A Chameleon

June 30, 1612


Animals and Plants

Jahangir 1605–1627
A Chameleon
IMG100600
DESCRIPTION
Ustad Mansur was the leading animal painter at the court of the Mughal Emperor Jahangir (reg.1605-27), who bestowed upon him the honorific Nãdir-al-’Asr, ‘Wonder of the Epoch’. Jahangir was a great patron of miniature painting, taking artists on his travels and priding himself on his attributional skills. He was also fascinated by the exotic, and commissioned his servant Muqarrab Khan to buy rarities from the Portuguese, who had established a colony in Goa on the west coast of India in the early sixteenth century. In 1612 a consignment of animals and birds arrived at Jahangir’s court from Goa, and he ordered his artists to include ‘portraits’ of these beasts in his illuminated biography. This chameleon may have been one of the animals acquired in 1612. It has been identified as the flap-necked chameleon (Chamaeleo dilepis), a (usually) bright green species widely distributed throughout east Africa, and could have been bought as a curious pet by Portuguese traders on their voyages to India around the African coast. But the drawing does not show the occipital lobes as the back of its head, and is thus more likely Chamaelo zeylanicus, a closely related species distributed in India (information kindly supplied by Charles Klaver, 2011).
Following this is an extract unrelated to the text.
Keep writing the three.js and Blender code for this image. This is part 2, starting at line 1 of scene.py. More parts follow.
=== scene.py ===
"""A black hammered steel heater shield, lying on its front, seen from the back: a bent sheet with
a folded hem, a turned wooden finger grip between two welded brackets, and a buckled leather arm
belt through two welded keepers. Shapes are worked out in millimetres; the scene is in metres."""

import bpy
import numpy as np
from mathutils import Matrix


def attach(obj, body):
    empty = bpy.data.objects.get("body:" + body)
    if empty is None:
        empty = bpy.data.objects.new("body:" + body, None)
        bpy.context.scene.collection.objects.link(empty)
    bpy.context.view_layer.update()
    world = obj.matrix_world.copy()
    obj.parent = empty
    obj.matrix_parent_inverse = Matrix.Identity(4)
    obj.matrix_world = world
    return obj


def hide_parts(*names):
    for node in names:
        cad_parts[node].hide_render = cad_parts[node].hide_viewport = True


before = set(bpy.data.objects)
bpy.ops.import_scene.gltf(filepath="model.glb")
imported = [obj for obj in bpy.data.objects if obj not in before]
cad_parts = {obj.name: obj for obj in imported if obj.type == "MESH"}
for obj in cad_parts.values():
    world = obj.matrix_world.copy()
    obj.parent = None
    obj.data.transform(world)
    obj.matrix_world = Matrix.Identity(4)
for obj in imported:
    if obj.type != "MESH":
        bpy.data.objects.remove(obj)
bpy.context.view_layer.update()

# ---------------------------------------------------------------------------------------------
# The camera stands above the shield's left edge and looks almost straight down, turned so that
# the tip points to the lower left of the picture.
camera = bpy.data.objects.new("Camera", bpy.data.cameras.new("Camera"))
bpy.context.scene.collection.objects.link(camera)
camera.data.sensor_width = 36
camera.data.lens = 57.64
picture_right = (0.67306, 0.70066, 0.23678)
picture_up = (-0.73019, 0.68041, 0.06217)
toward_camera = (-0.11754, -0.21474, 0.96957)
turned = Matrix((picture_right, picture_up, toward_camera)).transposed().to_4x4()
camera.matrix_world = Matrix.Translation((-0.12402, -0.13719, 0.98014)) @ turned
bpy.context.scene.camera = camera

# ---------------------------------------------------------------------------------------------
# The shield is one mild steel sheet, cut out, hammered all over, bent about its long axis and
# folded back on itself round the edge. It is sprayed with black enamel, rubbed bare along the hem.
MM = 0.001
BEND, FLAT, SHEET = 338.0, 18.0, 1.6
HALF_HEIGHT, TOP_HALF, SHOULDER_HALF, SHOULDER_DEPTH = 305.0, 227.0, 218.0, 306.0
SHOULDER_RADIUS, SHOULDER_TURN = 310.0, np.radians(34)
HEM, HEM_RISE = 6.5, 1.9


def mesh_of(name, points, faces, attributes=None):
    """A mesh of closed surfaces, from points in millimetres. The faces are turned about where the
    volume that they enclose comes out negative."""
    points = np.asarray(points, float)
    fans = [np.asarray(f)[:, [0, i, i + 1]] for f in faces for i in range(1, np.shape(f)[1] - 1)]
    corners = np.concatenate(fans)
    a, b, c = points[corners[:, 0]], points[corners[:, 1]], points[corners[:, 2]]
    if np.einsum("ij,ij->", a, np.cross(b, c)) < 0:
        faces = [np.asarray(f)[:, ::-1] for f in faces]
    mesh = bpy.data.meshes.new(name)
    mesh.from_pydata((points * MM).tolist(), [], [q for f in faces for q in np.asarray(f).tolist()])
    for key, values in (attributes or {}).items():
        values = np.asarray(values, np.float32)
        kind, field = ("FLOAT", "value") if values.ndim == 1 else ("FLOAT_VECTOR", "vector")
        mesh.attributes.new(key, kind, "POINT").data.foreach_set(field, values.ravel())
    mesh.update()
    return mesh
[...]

Mansur’s miniature is a scientifically precise depiction: he accurately recorded the pale stripe at the corner of the mouth, the line of white scales running along the underside of the body, and the unusual digitation of the chameleon - on each foot the digits are fused into two opposed ‘bundles’, two outer digits opposed to three inner on the forelimb, and vice versa on the hindlimb.